Cleveland—They got the wrong Trump.
Donald Trump Sr. may be a short-fingered vulgarian, a compulsive liar, multiple bankrupt, and serial philanderer. Not to mention his terrible policy “ideas.” But on the evidence of tonight’s speech, Donald Trump Jr. might really have a future in politics. Unlike Senior, who also inherited a fortune from his father, Junior never pretends to be self-made. And though he also appears to have inherited The Donald’s chutzpah—his rant about “public schools that too often fail our students” was a bit rich, coming from a product of the Hill School (other alumni include filmmaker Oliver Stone, Edmund Wilson, and Lamar Hunt)—Junior seems to have dodged his father’s narcissism. On a night when Paul Ryan sounded like he was reading out confessions on North Korean state television and Mitch McConnell struggled to say anything positive about Trump beyond his not being Hillary Clinton, Trump Junior gave an articulate, enthusiastic endorsement of his dad. Which at least made a nice change from Bush 43 and his father.
Of course, Junior turned out to have taken part of his speech from an article written by somebody else—but since that somebody was a Canadian law professor, who got paid for helping draft Junior’s speech, we must, in the words of the immortal Tom Lehrer, “be sure to always call it please ‘research.’”
Junior also figured in the only piece of actual news here today, casting the votes of the New York delegation that put his father over the top for the nomination, triggering a minute (literally. I timed it) of tastefully restrained celebration, followed by a rousing rendition of “New York, New York.”
I was down on the floor at the time, chatting with the Utah delegation, who were about to get rolled by Reince Preibus. Back in March, Ted Cruz won nearly 70 percent of the votes in Utah’s Republican primary, entitling him to all 40 of the Beehive State’s delegates. But when the state totals were announced, all 40 votes had been awarded to Trump. The same thing happened to Alaska, which miraculously got recognized by the chair and demanded a poll of the state delegation—forcing a shamefaced Preibus to take the podium and explain which arcane rule allowed the party to take votes away from candidates who’d dropped out. But Chris Herrod, a Cruz loyalist from Provo and the Utah delegation’s resident parliamentarian, had no such luck.

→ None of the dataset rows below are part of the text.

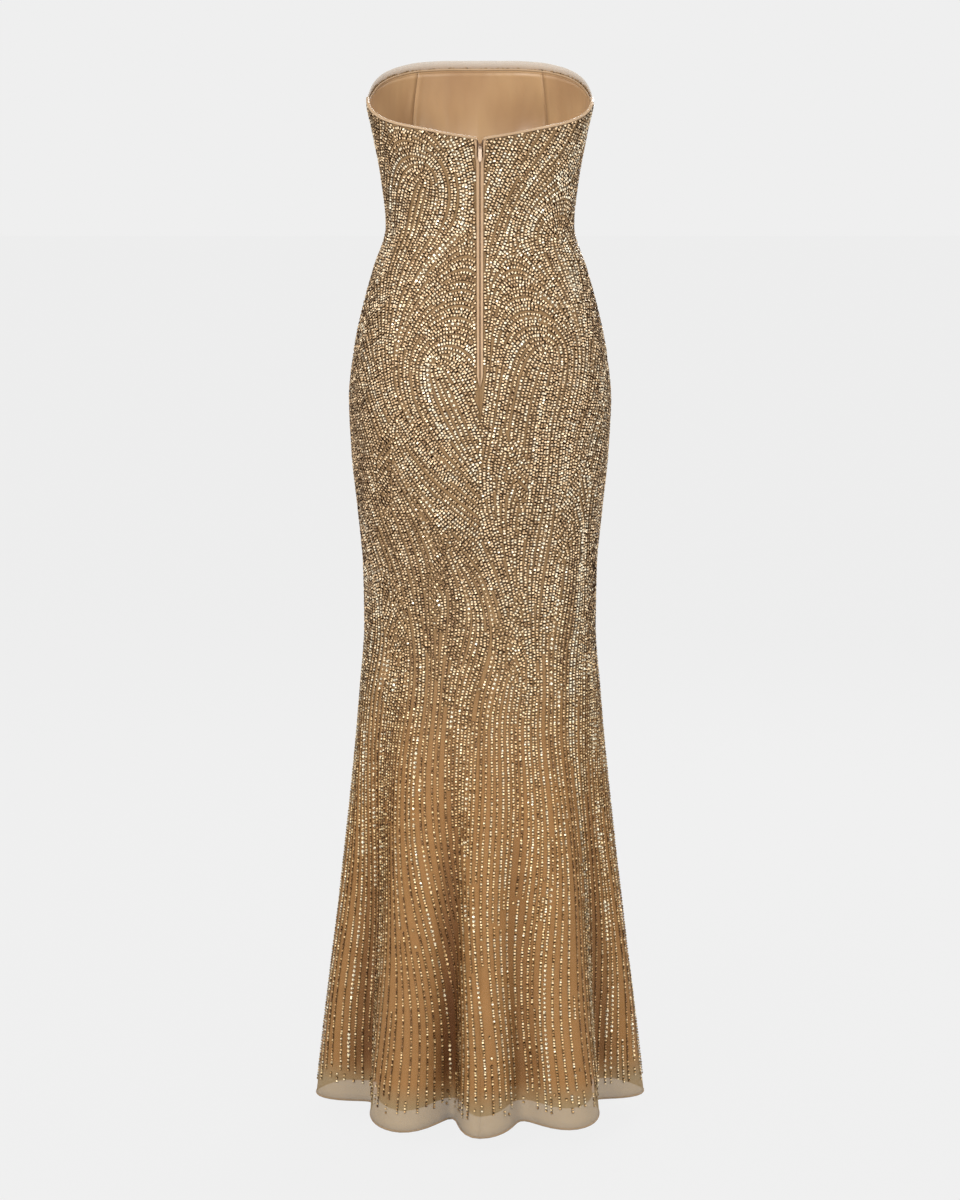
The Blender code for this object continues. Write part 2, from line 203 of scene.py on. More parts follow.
CUP_HEIGHT, CUP_BEARING, CUP_BEARING_SPREAD = 6.0, 148.0, 20.0
CUP_LEVEL, CUP_LEVEL_SPREAD = -40.0, 42.0
BEAD_SHELL_DEPTH = 2.4
LAYER_GAP = 1.0
SKIRT_LAYER_GAP = 6.0
LINING_HEM_LIFT = 27.0
LINING_UNDER_ZIP = 0.8
BACK_SEAM_LEVEL = -415
SEAM_HALF_GAP = 0.04
EDGE_STRIP_HEIGHT = 3.4
SHEER_EDGE_HEIGHT = 9.2
ZIP_COLUMNS = ("level", "fold", "beads")
ZIP_EDGES = (
    (0, 4.2, 7.9), (-10, 2.7, 6.4), (-18, 2.95, 6.4), (-26, 2.8, 6.4), (-32, 1.5, 5.6),
    (-38, 0.3, 4.9), (-346, 0.3, 4.1), (-360, 0.15, 0.85), (-420, 0.15, 0.15),
    (HEM_HEIGHT, 0.15, 0.15),
)
PRINCESS_BEARING = 90 + 90 * 11 / 19
SATIN_THICKNESS = 0.5 * MM
DEGREES_A_COLUMN = 2.25
CUT_LEVELS = np.concatenate([(0, -10, -18, -26, -32, -38, -45, -52),
                             np.linspace(-60, -760, 64)[:-1], np.linspace(-760, HEM_HEIGHT, 50)])


def smooth(known, values, at):
    """A smooth curve through a table's points, with no overshoot between them."""
    if known[0] > known[-1]:
        known, values = known[::-1], values[::-1]
    run = np.diff(known)
    slope = np.diff(values) / run
    lean = np.zeros(len(known))
    lean[0], lean[-1] = slope[0], slope[-1]
    product = slope[:-1] * slope[1:]
    total = np.where(product > 0, slope[:-1] + slope[1:], 1.0)
    lean[1:-1] = np.where(product > 0, 2 * product / total, 0.0)
    at = np.clip(at, known[0], known[-1])
    i = np.clip(np.searchsorted(known, at, side="right") - 1, 0, len(run) - 1)
    t = (at - known[i]) / run[i]
    a, b = values[i], values[i + 1]
    la, lb = lean[i] * run[i], lean[i + 1] * run[i]
    return a + t * (la + t * (3 * (b - a) - 2 * la - lb + t * (la + lb - 2 * (b - a))))


def column(table, columns, name):
    return np.array([row[columns.index(name)] for row in table], float)


def ease(t):
    t = np.clip(t, 0, 1)
    return t * t * (3 - 2 * t)


def from_back(bearing):
    """A bearing as 0 at the centre back to 180 at the centre front, on either side."""
    turn = np.mod(bearing, 360.0)
    return np.minimum(turn, 360 - turn)


def top_height(bearing):
    known = column(TOP_EDGE, TOP_EDGE_COLUMNS, "bearing")
    return smooth(known, column(TOP_EDGE, TOP_EDGE_COLUMNS, "height"), from_back(bearing))


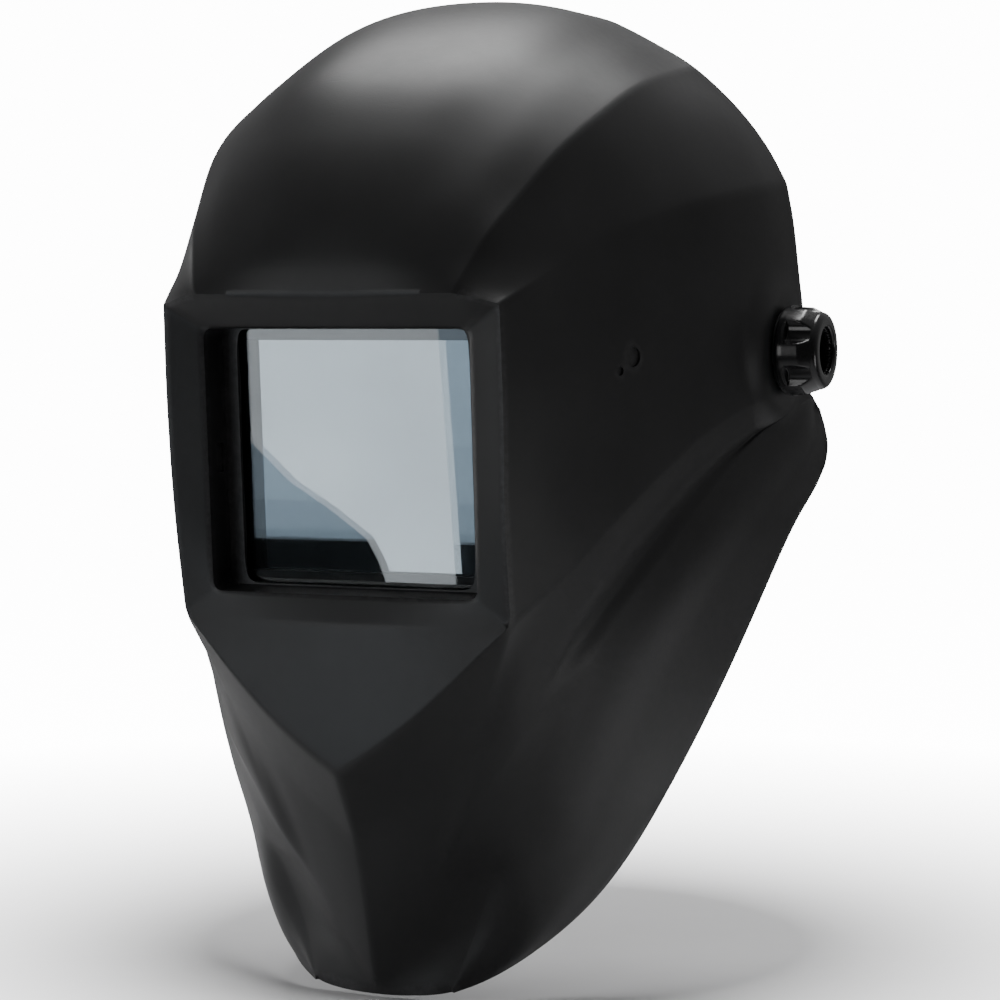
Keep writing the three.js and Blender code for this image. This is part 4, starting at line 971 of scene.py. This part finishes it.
@dataclass(frozen=True)
class Shell:
    """The moulded shell with its pivot holes, blind marks, tab slots and stop ribs."""

    size: ShellSize
    window: WindowSize

    MARKS = ((-85.0, -1.5, 3.3), (-91.0, -6.0, 1.5))
    MARK_DEPTH = 0.45
    SIDE_WALL = ((-96.0, 78.2), (-70.0, 87.4))
    SIDE_LEAN = -19.0
    BOLT_HOLE_ENDS = (90.0, 118.0)
    TAB_SLOT = ((44.5, 6.1, -4.9), (51.0, 9.9, 4.9))
    STOP_RIB = ((100.2, 12.4, -5.3), (103.0, 16.8, -2.3))

    @staticmethod
    def cylinder(name: str, radius: float, x0: float, x1: float) -> bpy.types.Object:
        """A closed cylinder along X, used as a cutter, in millimetres. Returns the object."""
        rings = [(x, np.full(CUTTER_TURNS, radius)) for x in (x0, x1)]
        cutter = add_piece(name, *turned_grid(rings, CUTTER_TURNS))
        tidy_mesh(cutter)
        return cutter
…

Herrod, who drove to Cleveland with his wife (an alternate), daughter (also an alternate), and two other children, wasn’t happy about his family’s unexpected lesson in power politics. “We’re delegates. I’m supposed to get a vote. They don’t get to vote my vote. And that’s what they did,” he told me.
Matt Throckmorton, another Utahn for Cruz who runs a charter school in Riverdale, said he wasn’t surprised by the maneuver. “This is how it is. You just gotta know the rules better than the other side.” What worried him was what would happen after Trump’s defeat in November. “They’re gonna set Trump up to lose to Hillary—and then blame the conservatives,” he said.
After last night’s festival of blood and terror from the podium, it was a relief to spend time with actual delegates—even those loyal to Trump appeared happy to talk to a reporter, if baffled by what succession of unfortunate life events might lead a person to the political left. Kathy Bearden, an organic farmer from Michigan who when I first met her last summer at the Republican summer meeting here told me she liked Chris Christie and Carly Fiorina, had since come around to Trump.
“I look at the family he has raised,” she said. “Intelligent children. Successful children. They love him. They support him.”
Which seems true enough—though others might be inclined to credit Trump’s ex-wives. And who is to say America would be any safer with a President Christie?
Listening to Christie leading last night’s call and response over Hillary Clinton’s various offenses—while the crowd chanted “Lock her up!”—it was hard to believe this man had ever been appointed a US Attorney. You don’t have to be a Clinton fan (a charge on which I trust faithful readers will acquit me) to find something sordid in the way Christie set up a crude parody of a “trial”—accusing Clinton of being “an apologist for an Al Qaeda affiliate in Nigeria”—or to imagine, without much difficulty, the witchfinder wannabe we saw last night presiding over an actual lynching, should it prove politically expedient.
Two days among the Republican faithful have so far failed to convince me our republic would survive a Trump presidency. But in keeping Chris Christie out of the White House, he may have actually done his country a service.